Folding the chapters of past, present and future into one outlook is why George Nona's Torres Strait Island 'Ceremonial Dhoeri' (head-dress) (2008) artworks do not suffer from the anachronism of the modernist aesthetic. The presence of these dhoeri as artworks in a gallery rather than ceremonial artefacts in a museum, attests to the cultural re-invention of Indigenous people. Through the pragmatic optimism they create these dhoeri to engage in the contemporary world of art institutions and markets, they reinvent their 'outlook' so that their 'in-look' survives.

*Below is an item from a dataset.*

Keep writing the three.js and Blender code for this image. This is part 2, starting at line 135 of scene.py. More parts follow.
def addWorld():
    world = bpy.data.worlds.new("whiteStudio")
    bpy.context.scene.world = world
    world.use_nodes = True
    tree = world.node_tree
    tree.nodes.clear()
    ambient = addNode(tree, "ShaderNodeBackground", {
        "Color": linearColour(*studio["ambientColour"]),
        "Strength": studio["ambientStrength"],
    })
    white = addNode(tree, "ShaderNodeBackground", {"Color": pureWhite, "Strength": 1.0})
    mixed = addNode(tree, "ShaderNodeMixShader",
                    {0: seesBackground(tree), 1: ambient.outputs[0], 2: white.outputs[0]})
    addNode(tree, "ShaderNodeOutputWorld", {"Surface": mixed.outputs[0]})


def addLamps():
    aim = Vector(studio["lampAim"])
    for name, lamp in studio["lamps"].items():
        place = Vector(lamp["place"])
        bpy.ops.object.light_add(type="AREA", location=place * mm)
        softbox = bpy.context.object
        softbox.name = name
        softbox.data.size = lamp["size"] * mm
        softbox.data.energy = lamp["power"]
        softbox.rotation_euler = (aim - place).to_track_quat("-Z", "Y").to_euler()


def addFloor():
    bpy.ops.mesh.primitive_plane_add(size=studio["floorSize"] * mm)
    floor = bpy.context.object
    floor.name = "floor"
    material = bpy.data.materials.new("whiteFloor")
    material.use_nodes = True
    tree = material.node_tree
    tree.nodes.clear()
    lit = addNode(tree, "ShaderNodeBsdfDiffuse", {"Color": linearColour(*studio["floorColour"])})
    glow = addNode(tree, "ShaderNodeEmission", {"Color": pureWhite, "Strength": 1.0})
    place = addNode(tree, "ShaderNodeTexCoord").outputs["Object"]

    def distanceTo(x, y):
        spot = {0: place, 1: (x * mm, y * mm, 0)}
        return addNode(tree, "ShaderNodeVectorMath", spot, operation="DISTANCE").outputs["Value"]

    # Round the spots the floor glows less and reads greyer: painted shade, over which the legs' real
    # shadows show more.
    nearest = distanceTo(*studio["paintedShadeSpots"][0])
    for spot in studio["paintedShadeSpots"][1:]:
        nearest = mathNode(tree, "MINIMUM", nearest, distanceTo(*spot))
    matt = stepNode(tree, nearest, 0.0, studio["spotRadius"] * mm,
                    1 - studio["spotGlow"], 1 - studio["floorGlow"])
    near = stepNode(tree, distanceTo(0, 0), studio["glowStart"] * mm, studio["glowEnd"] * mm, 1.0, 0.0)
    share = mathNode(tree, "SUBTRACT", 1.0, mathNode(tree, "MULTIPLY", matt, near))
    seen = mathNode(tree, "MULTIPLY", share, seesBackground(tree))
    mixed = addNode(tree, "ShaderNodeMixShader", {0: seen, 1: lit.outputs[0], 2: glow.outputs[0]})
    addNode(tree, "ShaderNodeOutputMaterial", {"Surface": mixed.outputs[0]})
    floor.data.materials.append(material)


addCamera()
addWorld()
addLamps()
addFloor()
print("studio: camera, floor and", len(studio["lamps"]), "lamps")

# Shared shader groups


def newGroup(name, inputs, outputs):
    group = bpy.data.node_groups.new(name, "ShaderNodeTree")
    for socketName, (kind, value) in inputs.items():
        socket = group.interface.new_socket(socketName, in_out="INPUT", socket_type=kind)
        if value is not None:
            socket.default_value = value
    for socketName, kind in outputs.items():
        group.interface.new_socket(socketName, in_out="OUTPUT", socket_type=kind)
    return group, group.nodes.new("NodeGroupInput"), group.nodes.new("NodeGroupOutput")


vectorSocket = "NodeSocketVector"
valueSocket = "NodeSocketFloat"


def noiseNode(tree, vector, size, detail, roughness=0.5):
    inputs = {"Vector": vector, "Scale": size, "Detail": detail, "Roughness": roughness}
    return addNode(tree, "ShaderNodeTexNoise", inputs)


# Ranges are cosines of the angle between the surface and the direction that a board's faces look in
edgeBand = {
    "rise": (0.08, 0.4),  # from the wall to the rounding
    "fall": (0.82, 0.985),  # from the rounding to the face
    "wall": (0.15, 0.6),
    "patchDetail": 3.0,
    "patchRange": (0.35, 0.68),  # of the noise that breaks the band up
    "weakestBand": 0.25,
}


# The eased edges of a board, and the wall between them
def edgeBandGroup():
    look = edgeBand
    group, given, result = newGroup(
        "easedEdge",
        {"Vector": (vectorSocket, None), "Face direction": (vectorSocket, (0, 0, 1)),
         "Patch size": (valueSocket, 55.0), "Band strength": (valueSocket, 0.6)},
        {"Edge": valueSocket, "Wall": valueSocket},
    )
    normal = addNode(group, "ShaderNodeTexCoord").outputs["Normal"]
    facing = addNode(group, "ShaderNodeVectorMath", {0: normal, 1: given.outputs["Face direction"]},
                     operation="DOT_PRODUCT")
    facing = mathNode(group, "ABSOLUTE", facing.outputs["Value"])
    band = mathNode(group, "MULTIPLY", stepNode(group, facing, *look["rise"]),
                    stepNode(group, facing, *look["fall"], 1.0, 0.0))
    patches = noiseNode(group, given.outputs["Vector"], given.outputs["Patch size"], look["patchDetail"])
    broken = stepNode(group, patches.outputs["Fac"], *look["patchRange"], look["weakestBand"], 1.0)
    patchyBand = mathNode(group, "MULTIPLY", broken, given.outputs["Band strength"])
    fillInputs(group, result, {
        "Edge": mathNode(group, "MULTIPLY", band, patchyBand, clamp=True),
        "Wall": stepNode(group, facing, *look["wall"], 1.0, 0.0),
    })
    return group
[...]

Will Stubbs' catalogue essay is a brief but brilliant explanation of how Indigenous Dreaming embodies optimism by regarding how Nawurapu Wunungmurra's selection of ceremonial poles appeals to a different way of thinking about time and how this impacts on an entire outlook of life. Stubbs writes:
'In Yolgnu grammar, the wind blew/blows/will blow concurrently in a temporal dimension that encompasses prehistory/the present/the unknown future. We don't have this declension in English. All the events of sacred narrative take place in this 'everywhen', which Western thought does not readily embrace. .. In these five memorial poles, the wind disturbs the water, imbued with the apocalyptic tragedy of this ancient and future tsunami, into zigzag chop.'
The power of 'everywhen' is redolent in the art of Nona, Wunungmurra, the Western Desert Kayili artists, and even Sally Gabori's Mornington Island freewheeling paint explosions. And Indigenous art from urban backgrounds sustains the 'everywhen' in a more overtly political and socially-conscious environment. Vernon Ah Kee's word-pictures frame the entry to the exhibition, and act as a kind of gate-keeper. Hovering throughout the word-pictures are Ah Kee's Ned Kelly inspired Red Hat figure, whose origin is an anagram of hatred. Yes, this is a dark side of optimism, but the gate-keeper to this exhibition is the metaphoric gatekeeper of our access to optimism in today's world.